Così l’annuncio a sorpresa di Hezbollah di aver cominciato in proprio a stilare liste e calendari di rientro di profughi, senza alcuna forma di coinvolgimento né della Croce Rossa né dell’UNHCR né dello stesso Stato libanese – se non la sicurezza generale che è controllato da un esponente di Hezbollah, Abbas Ibrahim – sembra avere un obiettivo di politica interna: visto che in Libano si sta discutendo da maggio della costituzione del nuovo governo di unità nazionale, Hezbollah e il ministro degli esteri intendono porre al centro dell’agenda politica del nascituro governo la questione dei profughi. Ovviamente il comunicato del partito di Dio dice che riaccompagnerebbe in Siria solo su base volontaria, e infatti su un milione e mezzo di profughi solo mille avrebbero accettato, stando a questo reso noto dal numero due di Hezbollah. Ma la forzatura, rimpatriare dei profughi con mezzi e criteri di partito, mira anche ad altro: una volta obbligato il governo a prendersi in carico l’operazione per renderla compatibile con criteri di diritto internazionale il Libano dovrebbe normalizzare i propri rapporti con il regime di Assad. È questo di certo il grande obiettivo, già dichiarato per altro da Hezbollah e dallo stesso ministro degli esteri Bassil: presto con Damasco, hanno detto entrambi, torneremo ad avere buone relazioni politiche, commerciali e culturali.

In ballo dunque c’è una questione di grande importanza, che merita di essere capita fino in fondo. Ma quello che alcuni, in particolare nel campo cristiano non solidale con Hezbollah, temono e sottolineano, è ancor più rilevante: se Hezbollah vincerà la prova di forza e riuscirà a far normalizzare le relazioni con Assad e a imporre il rimpatrio di parte dei profughi, dove verranno portati?

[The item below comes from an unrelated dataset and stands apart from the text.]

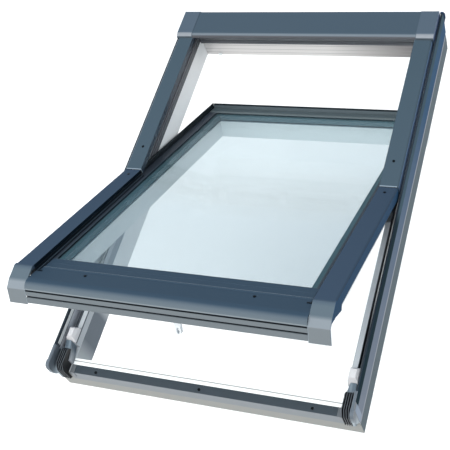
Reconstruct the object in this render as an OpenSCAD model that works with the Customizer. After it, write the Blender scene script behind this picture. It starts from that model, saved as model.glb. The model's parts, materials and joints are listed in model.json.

È noto che la maggioranza dei siriani fuggiti in Libano vengono dalle città sunnite devastate da Assad e Hezbollah, improbabile che possano tornare a casa loro. Ecco perché queste fonti temono che il rientro possibile possa essere nell’enclave siriana che oggi non è governata da Assad ma che presto potrebbe essere al centro di una nuova operazione militare, sanguinosa come quelle della Ghouta e di Daraa. Se così fosse sarebbe una nuova tragedia umanitaria. La comunità internazionale e l’Unhcr sin qui, per fortuna, non lo hanno consentito. Ma il problema è tornato sull’agenda.